Before travelling, I made the mistake of checking the altitude difference between my home in Philly (a massive 36 feet) and the top of Ogden pass, where we would be finishing the road race (over 6000 feet). This difference was very obvious on my warm up ride, which generally consists of "openers" a relatively easy 2.5 hour ride with about four hard 2-minute efforts mixed in. On those short efforts, I was quickly gasping for air, trying to convince myself that my legs were just feeling dead from the flight.

Saturday marked my first day of racing, which consisted of running laps for 75 minutes on the 8-corner, t-shaped criterium course in downtown Ogden. As if riding in my first national race wasn't intimidating enough, looking at some of the amazing team trailers, thousands of dollars of carbon fiber gleaming in the sun, and spotting several "stars and stripes" logos on jerseys indicating that the rider was a former national champion, it was pretty clear that a couple of the other competitors had been doing this a little longer than me. Nonetheless, I was ready to give it my best shot. I found a couple of fellow ECCC riders warming up on the course before my race and got some motivational last words from a few of the guys who had raced at nationals last year: "It's a huge field, plus everybody is fast and motivated and sketchy as hell. If it gets as bad as last year I'm probably going to pull myself." Super.

So I finished my normal pre-race routine of slamming an enormous coffee and eating copious amounts of carbs, got a few last warm up laps, and headed over to staging. This was also my first experience with "call ups," where each rider gets announced before the race and rolls up to the start line. With a pretty big crowd of spectators and hearing "From Lehigh University..." over the loudspeaker, I have to admit I was pretty pumped up for the start of the race. Apparently the other 80+ riders in the field were pumped up too, because the first five laps of the race were insane.

The course proved to be less technical than I thought, with generally good pavement and very wide streets and corners. I quickly realized that this would be a very fast 75 minutes, with our speeds in the straightaways consistently well over 30mph. In bike racing, and especially criteriums, you get used to occasionally making contact with other riders at high speeds - bumping elbows or shoulders in the corners. However, I made more contact in the first five laps of this race than I did in the rest of my season combined. It was a constant battle to stay near the front of the field and there were the usual idiots diving into the inside path on the corners, putting everyone else in danger.

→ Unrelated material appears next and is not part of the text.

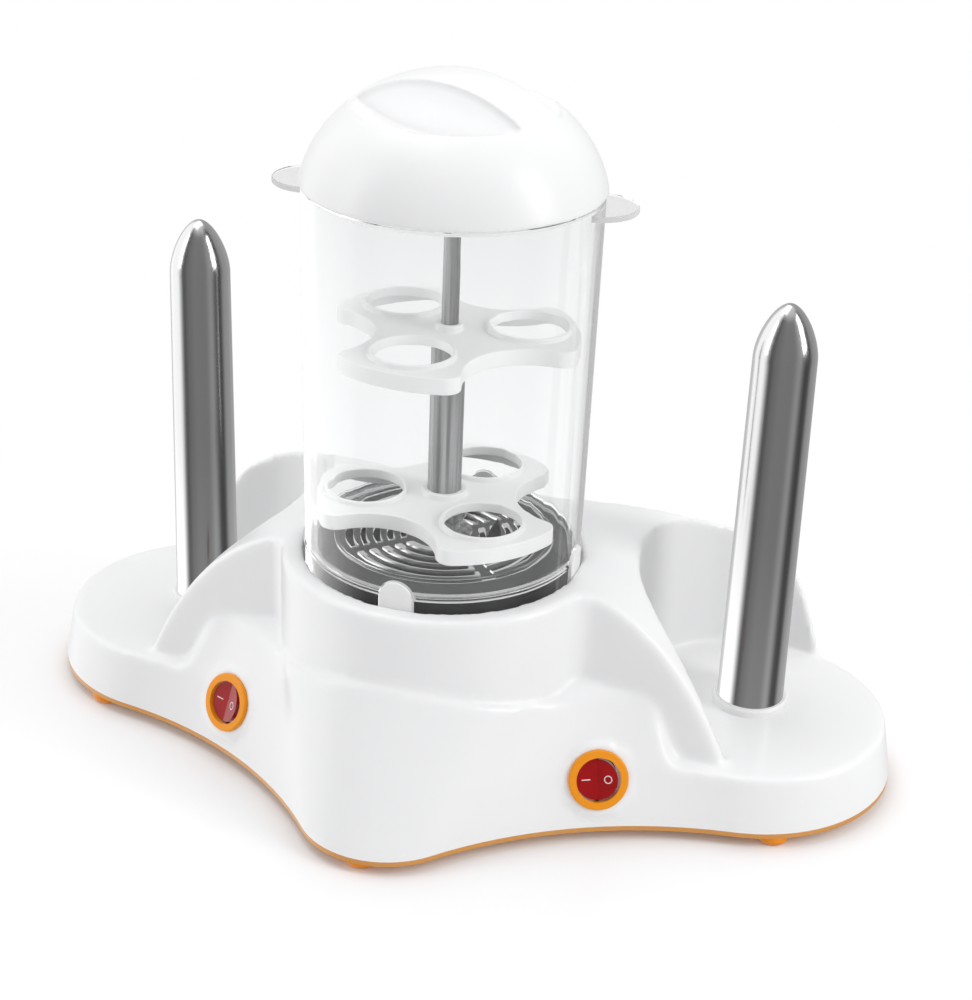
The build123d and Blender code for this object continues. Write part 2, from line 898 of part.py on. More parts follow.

After about 20 minutes of chaos, I started to feel frustrated and claustrophobic, so I decided to move to the front and stretch my legs. I used some of the longer straightaways to move forward, eventually to the front of the pack. One of the first rules of racing bikes is to never use energy unless you have a good reason for it. My reason to be on the front of the race here was to push up the pace, hopefully encouraging some attacks and stretching out the field to keep it more safe and predictable (on a side note, it was also pretty cool to hear my name get mispronounced over the loudspeaker and, I later found out, to get a Twitter shout out from USA Cycling). Luckily, my tactic worked and the first attacks started to go off the front. I was able to drift back to about 20th place and let the bigger teams do the work while I sat in more comfortably.

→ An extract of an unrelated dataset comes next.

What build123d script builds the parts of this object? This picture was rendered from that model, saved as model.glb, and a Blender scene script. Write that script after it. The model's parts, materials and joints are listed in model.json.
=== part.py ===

As the race wore on, several more attacks went up the road and were pulled back. About two-thirds into the race, I could see that the pack was getting smaller as several riders fell off the back and some of the guys around me looked pretty exhausted. I felt ok, so I decided to try my own attack. I saw a strong-looking rider from Western Washington U move make a move, so I followed, stood on the pedals, and jumped as best I could. We got a quick 5-second gap on the field with one other rider and slowly started to pull away. After one lap we were joined by three additional riders, we worked and rotated together fairly well, and the gap started to grow bit by bit. However, once we had reached about 10 seconds, the field seemed to get alarmed and started to chase. After about 3 laps off the front, we were caught. I quickly noticed how exhausted I felt and wondered if the altitude and speed were catching up to me. With about 15 laps to go, I decided to sit in and wait for the sprint.

An important key to finishing a race strong is following a strong, steady wheel. When I drifted back to the pack, I was lucky to find a big rider from Mars Hill College, widely known to be one of the best teams in the country. The rider was sitting about 15th, seemed to be rolling steady with little effort, and had stars and striped on his sleeve. Perfect. I latched on to his wheel and battled like a honey badger to keep it for the last quarter of the race.

The last five laps of the race were even more insane than the first five. There was more bumping and two big crashes in the last two laps. If you haven't heard the sound of carbon fiber slamming across pavement at 30mph, consider yourself lucky. With half a lap to go, we were absolutely flying. I waited for the guy in front of me, who still looked steady, to start moving up...nothing. Quarter lap to go...nothing. Shit. Wrong wheel. I jumped around him on the second to last straightaway, scrambling to find shelter in the top 10 before the sprint, but I had waited too long. I blasted through the last corner and into the wind way too early, was able to pass a couple more riders, but was only able to manage 15th in the end.

I wanted to be disappointed, but I had to put it in perspective. At the start of the season, it was a huge leap to think I would even qualify. Now I had just cracked the top 20 at a national race, I was safe, and I was happy.